Your objective: Every line must be returned precisely as it is written.

↓↓↓

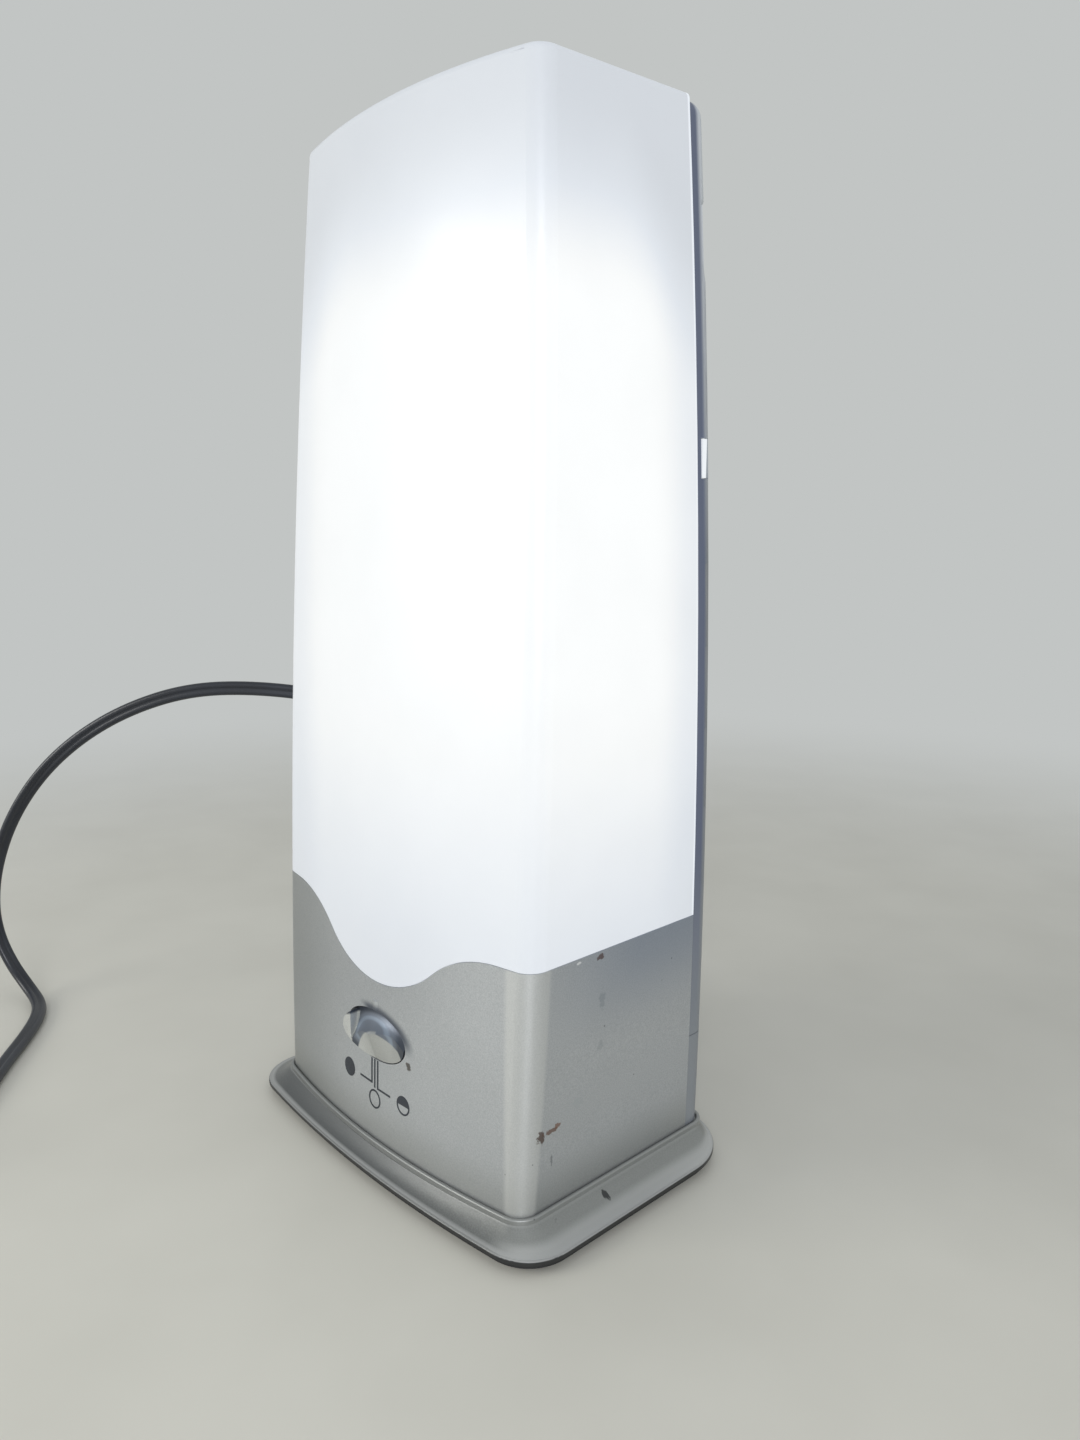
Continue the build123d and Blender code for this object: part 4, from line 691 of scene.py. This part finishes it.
def make_table():
    """Pale laminate that fades to the backdrop well away from the lamp."""
    mesh = bmesh.new()
    bmesh.ops.create_grid(mesh, x_segments=4, y_segments=4, size=table_size / 2)
    table = piece("table", mesh)
    made, tree, shader, place = material("pale laminate", {"IOR": 1.5})
    tint = lay(tree, "#d6d4c8", "#d0cec2", wavering(tree, place, 90, 0.0, 1.0, 3.0))
    gloss = wavering(tree, place, 90, 0.42, 0.5, 3.0)
    height = wavering(tree, place, 3.0, 0.0, 1.0, ends=(0.0, 1.0))
    bump = add(tree, "ShaderNodeBump", inputs={"Height": height, "Distance": 0.01 * MM})
    connect(tree, shader, {"Base Color": tint, "Roughness": gloss, "Normal": bump})
    metre = 1 / MM
    away = spot(tree, place, (0, 0, 0), (metre, metre, metre), fade_start, fade_end)
    plain = add(tree, "ShaderNodeEmission", inputs={"Color": linear(backdrop)})
    inputs = {0: product(tree, away, seen_directly(tree)), 1: shader.outputs["BSDF"], 2: plain}
    both = add(tree, "ShaderNodeMixShader", inputs=inputs)
    connect(tree, tree.nodes["Material Output"], {"Surface": both})
    table.data.materials.append(made)


def make_world():
    """Soft light from all round, with the plain backdrop where it is looked at."""
    world = bpy.data.worlds.new("studio")
    world.use_nodes = True
    tree = world.node_tree
    soft = tree.nodes["Background"]
    connect(tree, soft, {"Color": linear("#eff3f9"), "Strength": 0.6})
    plain = add(tree, "ShaderNodeBackground", inputs={"Color": linear(backdrop), "Strength": 1.0})
    inputs = {0: seen_directly(tree), 1: soft.outputs["Background"], 2: plain}
    both = add(tree, "ShaderNodeMixShader", inputs=inputs)
    connect(tree, tree.nodes["World Output"], {"Surface": both})
    bpy.context.scene.world = world


def soft_box(name, place, size, watts, colour):
    """Square soft lamp that faces the middle of the case."""
    data = bpy.data.lights.new(name, "AREA")
    data.size = size
    data.energy = watts
    data.color = linear(colour)[:3]
    lamp = bpy.data.objects.new(name, data)
    lamp.location = place
    lamp.rotation_euler = (Vector((0, 0, 0.15)) - Vector(place)).to_track_quat("-Z", "Y").to_euler()
    bpy.context.scene.collection.objects.link(lamp)


make_table()
make_world()
soft_box("window_light", (0.95, -0.8, 0.55), 0.5, 7, "#f8f9ff")
soft_box("room_light", (-0.6, -1.1, 0.5), 0.6, 5.5, "#fffdf8")

camera_data = bpy.data.cameras.new("studio_camera")
camera_data.lens = camera_lens
camera = bpy.data.objects.new("studio_camera", camera_data)
camera.location = [value * MM for value in camera_place]
camera.rotation_euler = (math.radians(90 - camera_dip), 0, math.radians(camera_turn))
bpy.context.scene.collection.objects.link(camera)
bpy.context.scene.camera = camera
bpy.context.scene.view_settings.view_transform = "Standard"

↑↑↑

Solution:
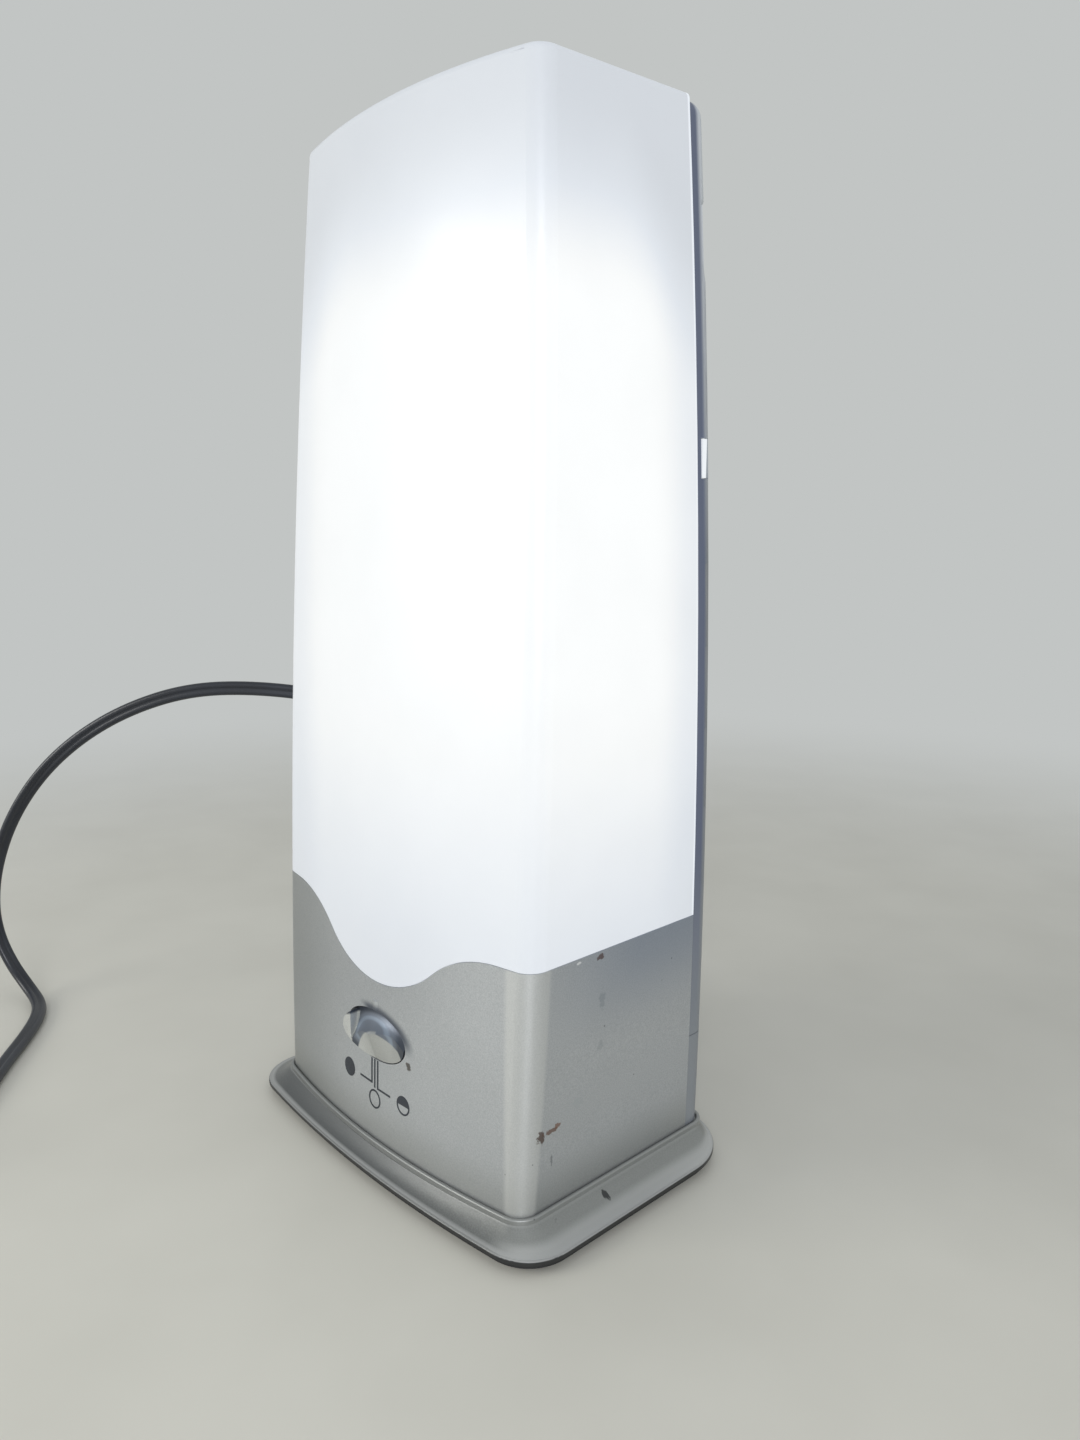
Continue the build123d and Blender code for this object: part 4, from line 691 of scene.py. This part finishes it.
def make_table():
    """Pale laminate that fades to the backdrop well away from the lamp."""
    mesh = bmesh.new()
    bmesh.ops.create_grid(mesh, x_segments=4, y_segments=4, size=table_size / 2)
    table = piece("table", mesh)
    made, tree, shader, place = material("pale laminate", {"IOR": 1.5})
    tint = lay(tree, "#d6d4c8", "#d0cec2", wavering(tree, place, 90, 0.0, 1.0, 3.0))
    gloss = wavering(tree, place, 90, 0.42, 0.5, 3.0)
    height = wavering(tree, place, 3.0, 0.0, 1.0, ends=(0.0, 1.0))
    bump = add(tree, "ShaderNodeBump", inputs={"Height": height, "Distance": 0.01 * MM})
    connect(tree, shader, {"Base Color": tint, "Roughness": gloss, "Normal": bump})
    metre = 1 / MM
    away = spot(tree, place, (0, 0, 0), (metre, metre, metre), fade_start, fade_end)
    plain = add(tree, "ShaderNodeEmission", inputs={"Color": linear(backdrop)})
    inputs = {0: product(tree, away, seen_directly(tree)), 1: shader.outputs["BSDF"], 2: plain}
    both = add(tree, "ShaderNodeMixShader", inputs=inputs)
    connect(tree, tree.nodes["Material Output"], {"Surface": both})
    table.data.materials.append(made)


def make_world():
    """Soft light from all round, with the plain backdrop where it is looked at."""
    world = bpy.data.worlds.new("studio")
    world.use_nodes = True
    tree = world.node_tree
    soft = tree.nodes["Background"]
    connect(tree, soft, {"Color": linear("#eff3f9"), "Strength": 0.6})
    plain = add(tree, "ShaderNodeBackground", inputs={"Color": linear(backdrop), "Strength": 1.0})
    inputs = {0: seen_directly(tree), 1: soft.outputs["Background"], 2: plain}
    both = add(tree, "ShaderNodeMixShader", inputs=inputs)
    connect(tree, tree.nodes["World Output"], {"Surface": both})
    bpy.context.scene.world = world


def soft_box(name, place, size, watts, colour):
    """Square soft lamp that faces the middle of the case."""
    data = bpy.data.lights.new(name, "AREA")
    data.size = size
    data.energy = watts
    data.color = linear(colour)[:3]
    lamp = bpy.data.objects.new(name, data)
    lamp.location = place
    lamp.rotation_euler = (Vector((0, 0, 0.15)) - Vector(place)).to_track_quat("-Z", "Y").to_euler()
    bpy.context.scene.collection.objects.link(lamp)


make_table()
make_world()
soft_box("window_light", (0.95, -0.8, 0.55), 0.5, 7, "#f8f9ff")
soft_box("room_light", (-0.6, -1.1, 0.5), 0.6, 5.5, "#fffdf8")

camera_data = bpy.data.cameras.new("studio_camera")
camera_data.lens = camera_lens
camera = bpy.data.objects.new("studio_camera", camera_data)
camera.location = [value * MM for value in camera_place]
camera.rotation_euler = (math.radians(90 - camera_dip), 0, math.radians(camera_turn))
bpy.context.scene.collection.objects.link(camera)
bpy.context.scene.camera = camera
bpy.context.scene.view_settings.view_transform = "Standard"